Campaigning in the local media

I am not surprising myself today – my penultimate piece before our May 11 D-Day-when I am finding it challenging to write on something different and relevant at this time. Perhaps from some different perspective as well.

The scores of letters to Editors, news features, commentaries, analyses, editorials and columns fill the print media with views on you-know-what. What ‘new’ should I contribute? Tough to find something not yet explored. So I have opted to repeat a few observations on the use of the media, especially our newspapers, during this rather robust campaign season of 2015.

I think it was either the academic David Granger or WPA advocate Nigel Westmaas who wrote a useful piece on the history of Guyana’s newspapers. It showed how the Planter-class and the colonial administrators used the earliest print media to promote their interests, before those ‘papers were joined by those which preached the predicaments and issues relevant to the former slaves, the new immigrants and their representatives who emerged as the majority demographic in the British Guiana colony of the twenties-to-the-sixties.

Frankly Speaking, not much has changed with respect to the role of some media houses in terms of their influence and political support. (When, for example, the D’Aguiar-friendly Chronicle of the early sixties decided to carry a campaign to discredit – perhaps depose – Cheddi Jagan’s PPP, the Chronicle would plead its watch dog role. But to me the ‘paper’s objective was obvious.)

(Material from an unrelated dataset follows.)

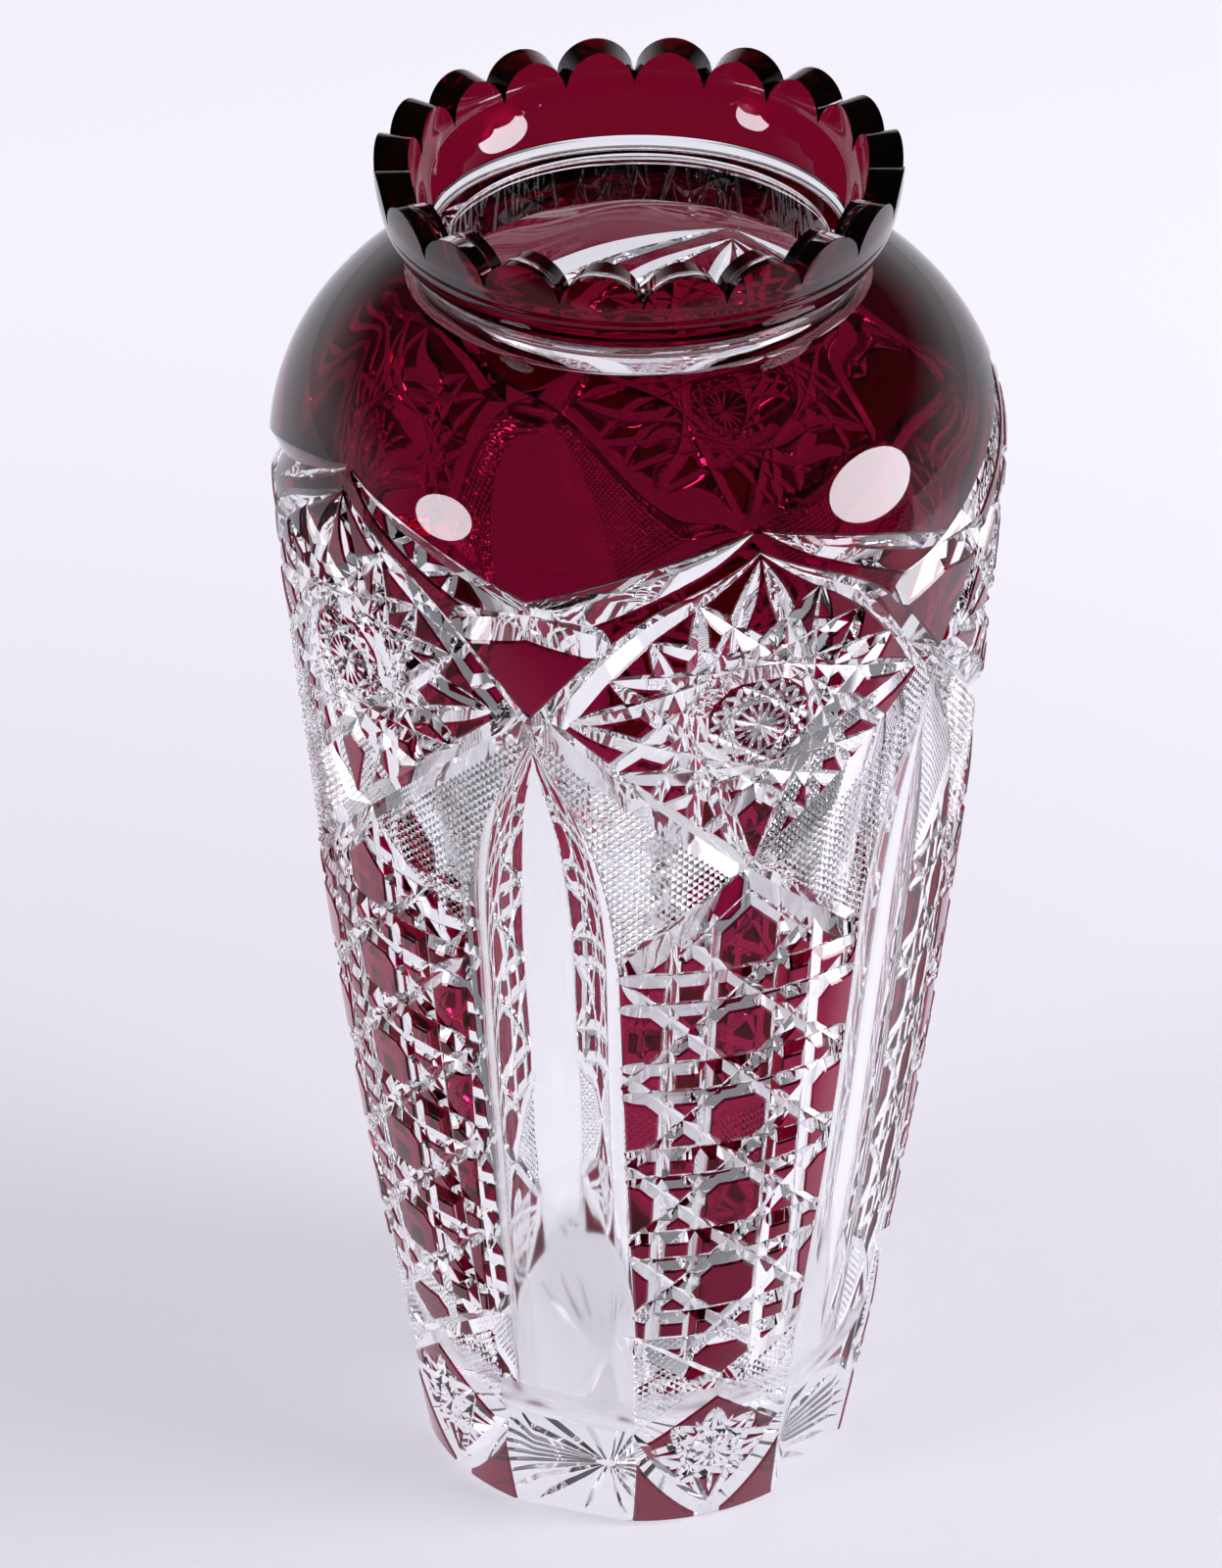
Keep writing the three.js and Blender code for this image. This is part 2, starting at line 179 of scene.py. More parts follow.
def collar_side(foot, top, inset, count, ridge=0.0):
    t = np.linspace(0, 1, count)
    angle = COLLAR_SWEEP * (1 - t)
    reach = (top - foot) / (1 - math.cos(COLLAR_SWEEP))
    rise = COLLAR_HEIGHT / math.sin(COLLAR_SWEEP)
    v = rim_height - rise * np.sin(angle)
    near = np.clip(1 - np.abs(v - COLLAR_RIDGES_AT) / COLLAR_RIDGES_REACH, 0, 1)
    ridges = ridge * np.sin((v - ring_top) * 2 * math.pi / COLLAR_RIDGE_PITCH) * near
    return np.stack([top - reach * (1 - np.cos(angle)) - inset + ridges, v], axis=-1)


def body_line(inset):
    """Up the body and the shoulder, some way under the surface."""
    side = body_side(inset, BASE_CHAMFER, BODY_ROWS)
    return np.concatenate([side, shoulder_side(inset, COLLAR_RADIUS, SHOULDER_ROWS)])


def collar_line(inset):
    """Up the outside of the collar, some way under the surface."""
    return collar_side(NECK_RADIUS, RIM_RADIUS, inset, COLLAR_ROWS, COLLAR_RIDGE)


def crystal_profile():
    """Up the outside, over the lip and down the inside to the axis, with the finish of each stretch."""
    inset = CASING + CASING_GAP
    foot = body_side(inset, BASE_CHAMFER, BODY_ROWS)
    sole = foot[0, 0] - BASE_CHAMFER
    t = np.linspace(0, 1, 9)[1:-1]
    hollow = np.stack([
        COLLAR_RADIUS - RING_DEPTH * np.sin(math.pi * t) ** 0.8,
        ring_foot + RING_HEIGHT * t,
    ], axis=-1)
    collar = collar_line(inset)
    mouth = collar_side(BORE_RADIUS, RIM_RADIUS - LIP_THICKNESS, 0, 16)[::-1]
    reach, rise = SHOULDER_REACH - WALL, SHOULDER_RISE - WALL
    arc = np.linspace(math.acos((BORE_RADIUS - shoulder_centre) / reach), 0, 18)
    dome = np.stack([shoulder_centre + reach * np.cos(arc), BELLY_HEIGHT + rise * np.sin(arc)], axis=-1)
    low = FLOOR + WELL_CORNER
    v = np.linspace(BELLY_HEIGHT, low, 27)[1:]
    side = np.stack([outer_radius(v) - WALL, v], axis=-1)
    turn = np.linspace(0, math.pi / 2, 10)[1:]
    corner = np.stack([
        side[-1, 0] - WELL_CORNER * (1 - np.cos(turn)),
        low - WELL_CORNER * np.sin(turn),
    ], axis=-1)
    stretches = [
        (SOLE, [[0, 0], [sole, 0]]), (AIR, foot[:1]), (SEAM, foot[1:]),
        (SEAM, shoulder_side(inset, COLLAR_RADIUS, SHOULDER_ROWS)), (AIR, hollow),
        (AIR, collar[:1]), (SEAM, collar[1:]), (AIR, mouth),
        (INSIDE, dome), (INSIDE, side), (DULL, corner), (DULL, [[0, FLOOR]]),
    ]
    points = np.concatenate([p for _, p in stretches])
    finish = [kind for kind, p in stretches for _ in p][1:]
    return points, finish


def blown(points):
    """A ring of the inside with the low waves of the blank."""
    angle = np.arctan2(points[:, 0], -points[:, 1])
    v = points[:, 2]
    share = WAVES_LOW_SHARE + (1 - WAVES_LOW_SHARE) * np.clip((v - WAVES_GROW_FROM) / WAVES_GROW_OVER, 0, 1)
    share *= np.clip((v - FLOOR - WELL_CORNER) / WAVES_FOOT_OVER, 0, 1)
    share *= np.clip((WAVES_END_AT - v) / WAVES_END_OVER, 0, 1)
    wave = sum(height * np.sin(count * angle + v / rise + start) for height, count, rise, start in WAVES)
    reach = np.maximum(np.hypot(points[:, 0], points[:, 1]), 1e-6)
    grown = 1 + wave * share / reach
    return np.stack([points[:, 0] * grown, points[:, 1] * grown, v], axis=-1)


def shell_profile(outer, inner):
    """A thin closed ring between two lines, whose inner side is fused to what is under it."""
    points = np.concatenate([outer, inner[::-1], outer[:1]])
    return points, [AIR] * len(outer) + [SEAM] * (len(inner) - 1) + [AIR]


# Solids as lists of corners and faces

class Solid:
    def __init__(self):
        self.points, self.faces, self.count = [], [], 0

    def add(self, points, faces):
        self.points.append(np.asarray(points, float).reshape(-1, 3))
        self.faces += [[i + self.count for i in face] for face in faces]
        self.count += len(self.points[-1])

    def tube(self, sections):
        """Joins closed sections, each with the same number of corners, and closes both ends."""
        sections = np.asarray(sections, float)
        rings, corners = sections.shape[:2]
        faces = [list(range(corners))[::-1], [(rings - 1) * corners + i for i in range(corners)]]
        for r in range(rings - 1):
            for i in range(corners):
                a, b = r * corners + i, r * corners + (i + 1) % corners
                faces.append([a, b, b + corners, a + corners])
        middle = sections.reshape(-1, 3).mean(axis=0)
        flat = sections.reshape(-1, 3) - middle
        volume = 0.0
        for face in faces:
            for j in range(1, len(face) - 1):
                volume += np.dot(flat[face[0]], np.cross(flat[face[j]], flat[face[j + 1]]))
        if volume < 0:
            faces = [face[::-1] for face in faces]
        self.add(sections, faces)

    def mesh(self, name):
        made = bpy.data.meshes.new(name)
        made.from_pydata((np.concatenate(self.points) * MM).tolist(), [], self.faces)
        made.update()
        return made

    def object(self, name):
        made = bpy.data.objects.new(name, self.mesh(name))
        bpy.context.scene.collection.objects.link(made)
        return made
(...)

Today this Stabroek News newspaper would declare its professional neutrality in our local politics. The PPP and Government would however discover writers and editorials that are aggressively biased towards regime change.

I myself easily identify certain regular letter-writers – local and overseas-based – who seem to command thousands of column inches per week in this ‘paper. But Stabroek, to me is not as vitriolic as it is incisive, analytical and “intellectual”.

 Newspapers campaign 2015…

I grew up reading Argosy, Chronicle, Graphic. I think in that order but memory is fading fast. I had never imagined that by the eighties, for a few years, I would act as the country’s Chief Information Officer and would be professionally familiar with the functionaries and perspectives of a Burnham/Hoyte–friendly Chronicle. Yes there was ministerial interference – direct instructions to editors, including whose photos should never be placed on the Chronicle’s front pages – But today’s state media controllers make us appear as professional, independent saints in comparison!

The Chronicle seems just an extension of the PPP’s Mirror – which it prints – at this campaign time. No space for the opponents’ views. I’m told that the Op-ed pieces are supplied by the Office of the President, the GINA and Freedom House. (Little work for the actual journalists in that ‘paper’s editorial department at this time.) We old PNC types were never that blatant.

Over at the Jagdeo-Ramroop–friendly Guyana Times, they make an effort to appear more “objective”, especially in their news features. But they can’t succeed with us who are on to these techniques. Their political rallies reports are always invested with editorial content at the end. Actually I find interesting indications of PPP-Freedom House thinking via the Times. But more on that some other time.

Not much is necessary about the current posture of the popular Kaieteur News. Apparently there was some serious “falling-out” between Publisher and President some years ago and the result is exposés – bonanzas for us, the innocent readers and on-lookers. Kaieteur’s views and commentators are dedicated to one primary objective: exposure and removal of an “enemy administration”. To me, the real reasons are more complex than meets the immediate eye.

Television and radio bombard us with campaign messages, newscast and reportage – even Ads with American accents. GECOM’s MMU will attempt to monitor and rein in excesses but will fail. Social media bloggers, I understand, have no time for official, responsible scrutiny. They enjoy a free-for-all (?) Can they contribute to incitement? Divisiveness? You tell me.

Miscellaneous Musings…

Related to all the foregoing are two very significant print media pieces brought to my attention.

The Guyana Review once David Granger’s laudable journalistic offering, made a re-appearance this week via this newspaper. Appropriate and provocative pieces included Moses Nagamootoo’s declaration that the May 11 elections could be “A Referendum on corruption and mismanagement”.

That’s a worthy expectation but, Frankly Speaking, I doubt the electorate’s judgement on those issues would be paramount. It is what they think about the future that would have more or equal impact.

Then there is a ‘curious’ editorial in the PPP-friendly Chronicle of this Tuesday (28th April.) It speaks about “Tin Gods” in the PPP who are now tarnishing and threatening the status, image and effectiveness of that Party. Wow! I have to read it. Is it a stand-by excuse for the Party’s perceived electoral loss on May 11, as one friend suggests? (As the cry of supporter – “Apathy” in 2011?) Wonder who wrote that?

By the way, how are Selman, Urling and Ramsaroop faring in the PPP campaign? And has the Coalition not attracted any significant defectors as yet?